- _Exercise_: Gather the lines from the material that contain "rigid".

- _Information shown_:

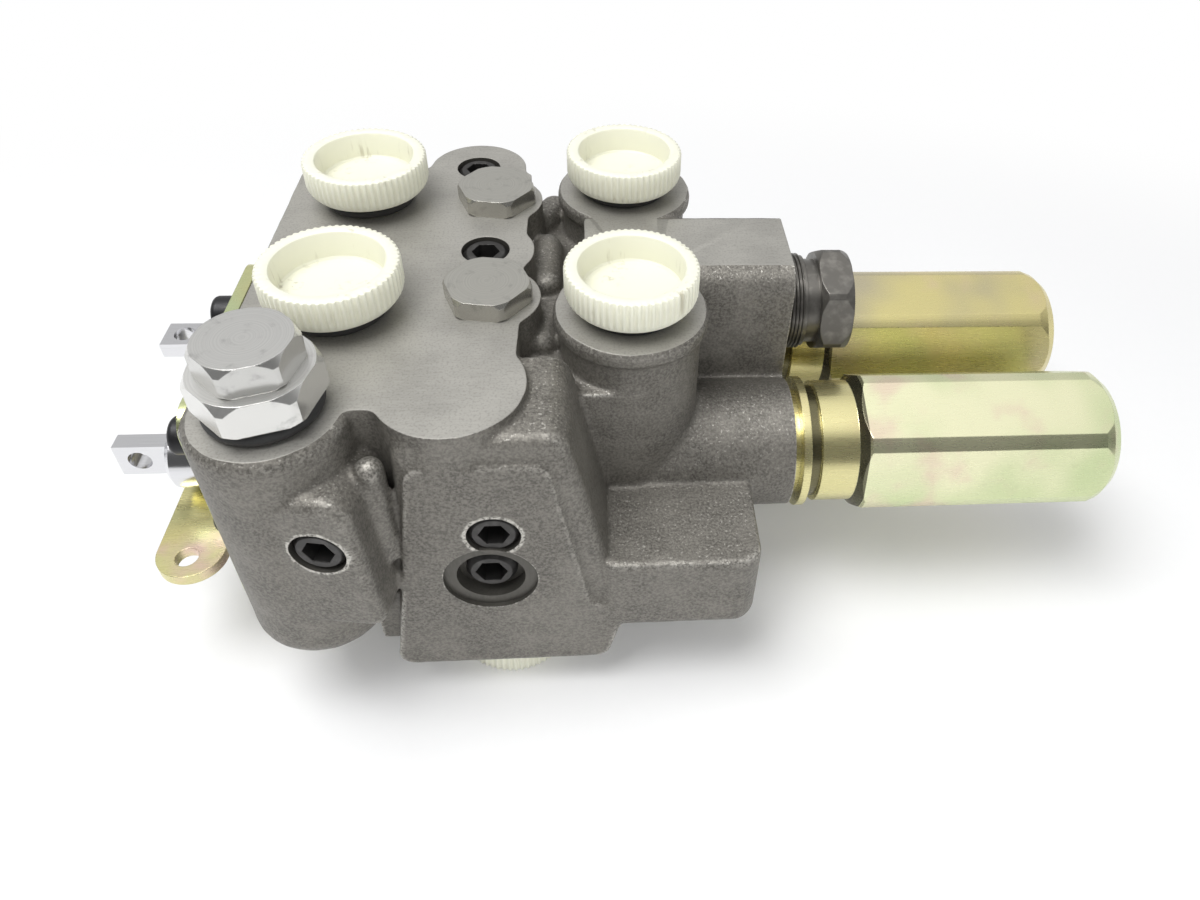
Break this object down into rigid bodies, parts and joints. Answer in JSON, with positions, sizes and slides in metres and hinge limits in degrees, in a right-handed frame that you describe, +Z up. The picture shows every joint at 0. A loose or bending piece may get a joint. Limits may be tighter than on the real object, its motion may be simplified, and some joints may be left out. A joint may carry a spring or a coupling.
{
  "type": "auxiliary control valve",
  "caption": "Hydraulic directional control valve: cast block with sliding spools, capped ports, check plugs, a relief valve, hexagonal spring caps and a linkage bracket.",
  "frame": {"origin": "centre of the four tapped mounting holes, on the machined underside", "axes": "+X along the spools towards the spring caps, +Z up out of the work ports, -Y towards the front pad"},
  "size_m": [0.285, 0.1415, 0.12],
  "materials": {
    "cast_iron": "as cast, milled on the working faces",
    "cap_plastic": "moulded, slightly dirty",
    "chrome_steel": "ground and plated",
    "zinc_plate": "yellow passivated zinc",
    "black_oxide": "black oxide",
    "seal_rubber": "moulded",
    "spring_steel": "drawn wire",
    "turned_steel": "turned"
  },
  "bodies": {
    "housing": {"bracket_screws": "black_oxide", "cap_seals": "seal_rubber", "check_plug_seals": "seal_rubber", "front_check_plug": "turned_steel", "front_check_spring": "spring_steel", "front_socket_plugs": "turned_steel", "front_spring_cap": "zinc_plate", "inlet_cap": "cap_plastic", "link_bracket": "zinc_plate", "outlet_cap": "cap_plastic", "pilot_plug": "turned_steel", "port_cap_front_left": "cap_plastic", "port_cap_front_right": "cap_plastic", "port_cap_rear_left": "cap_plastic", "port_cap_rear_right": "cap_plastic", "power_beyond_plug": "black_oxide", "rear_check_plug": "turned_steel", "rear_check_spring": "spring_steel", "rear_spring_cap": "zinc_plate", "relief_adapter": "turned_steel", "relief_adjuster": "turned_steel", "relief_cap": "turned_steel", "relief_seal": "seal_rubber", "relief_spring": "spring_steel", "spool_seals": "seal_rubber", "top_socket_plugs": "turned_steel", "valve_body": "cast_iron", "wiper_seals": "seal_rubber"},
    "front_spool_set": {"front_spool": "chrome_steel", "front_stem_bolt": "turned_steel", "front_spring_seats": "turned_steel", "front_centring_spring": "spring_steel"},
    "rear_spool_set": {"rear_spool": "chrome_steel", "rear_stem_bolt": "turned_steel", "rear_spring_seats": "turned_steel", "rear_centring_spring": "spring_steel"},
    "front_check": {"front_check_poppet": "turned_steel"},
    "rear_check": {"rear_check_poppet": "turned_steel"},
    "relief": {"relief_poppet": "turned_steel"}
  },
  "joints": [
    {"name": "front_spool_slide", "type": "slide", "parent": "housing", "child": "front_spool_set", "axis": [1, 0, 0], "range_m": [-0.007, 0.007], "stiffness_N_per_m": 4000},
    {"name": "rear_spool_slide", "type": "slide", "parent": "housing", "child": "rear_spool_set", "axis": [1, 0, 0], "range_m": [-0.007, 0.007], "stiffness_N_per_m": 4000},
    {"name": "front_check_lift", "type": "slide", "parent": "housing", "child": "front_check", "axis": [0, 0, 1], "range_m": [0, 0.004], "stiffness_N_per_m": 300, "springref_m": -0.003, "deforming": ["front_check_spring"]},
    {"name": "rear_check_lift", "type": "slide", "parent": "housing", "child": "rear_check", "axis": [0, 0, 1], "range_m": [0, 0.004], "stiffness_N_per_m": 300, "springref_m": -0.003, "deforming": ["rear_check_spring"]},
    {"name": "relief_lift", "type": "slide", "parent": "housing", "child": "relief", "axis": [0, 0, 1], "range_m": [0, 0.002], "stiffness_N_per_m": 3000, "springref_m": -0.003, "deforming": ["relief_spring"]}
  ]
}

* * *

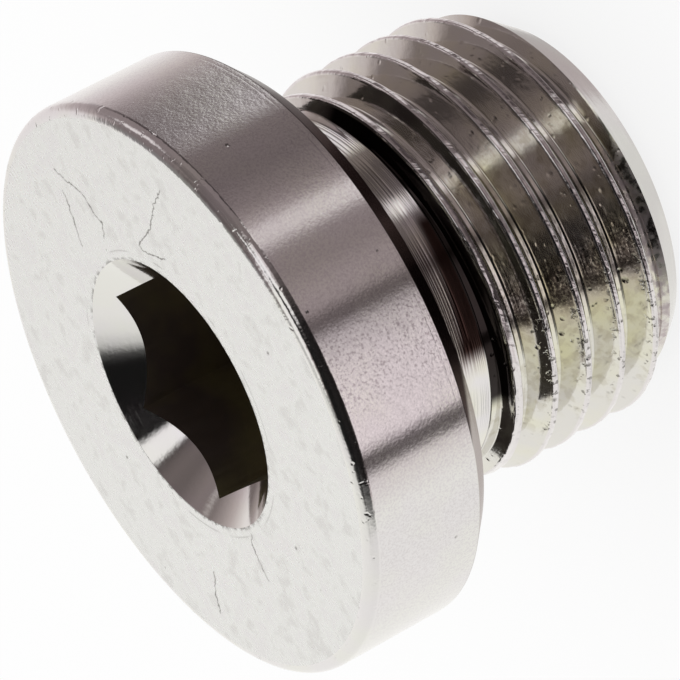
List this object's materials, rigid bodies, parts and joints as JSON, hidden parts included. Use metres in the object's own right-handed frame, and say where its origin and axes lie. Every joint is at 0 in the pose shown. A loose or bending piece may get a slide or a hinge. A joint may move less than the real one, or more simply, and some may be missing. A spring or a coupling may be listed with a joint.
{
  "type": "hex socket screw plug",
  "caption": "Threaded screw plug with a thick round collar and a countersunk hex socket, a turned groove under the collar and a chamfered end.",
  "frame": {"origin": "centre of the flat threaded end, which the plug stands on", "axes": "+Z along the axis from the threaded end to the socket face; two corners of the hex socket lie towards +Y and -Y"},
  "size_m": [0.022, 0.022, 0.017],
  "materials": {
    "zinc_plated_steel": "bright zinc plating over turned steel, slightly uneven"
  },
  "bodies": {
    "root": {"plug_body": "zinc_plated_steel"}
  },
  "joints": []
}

- _Solved exercise_:
Break this object down into rigid bodies, parts and joints. Answer in JSON, with positions, sizes and slides in metres and hinge limits in degrees, in a right-handed frame that you describe, +Z up. The picture shows every joint at 0. A loose or bending piece may get a joint. Limits may be tighter than on the real object, its motion may be simplified, and some joints may be left out. A joint may carry a spring or a coupling.
List this object's materials, rigid bodies, parts and joints as JSON, hidden parts included. Use metres in the object's own right-handed frame, and say where its origin and axes lie. Every joint is at 0 in the pose shown. A loose or bending piece may get a slide or a hinge. A joint may move less than the real one, or more simply, and some may be missing. A spring or a coupling may be listed with a joint.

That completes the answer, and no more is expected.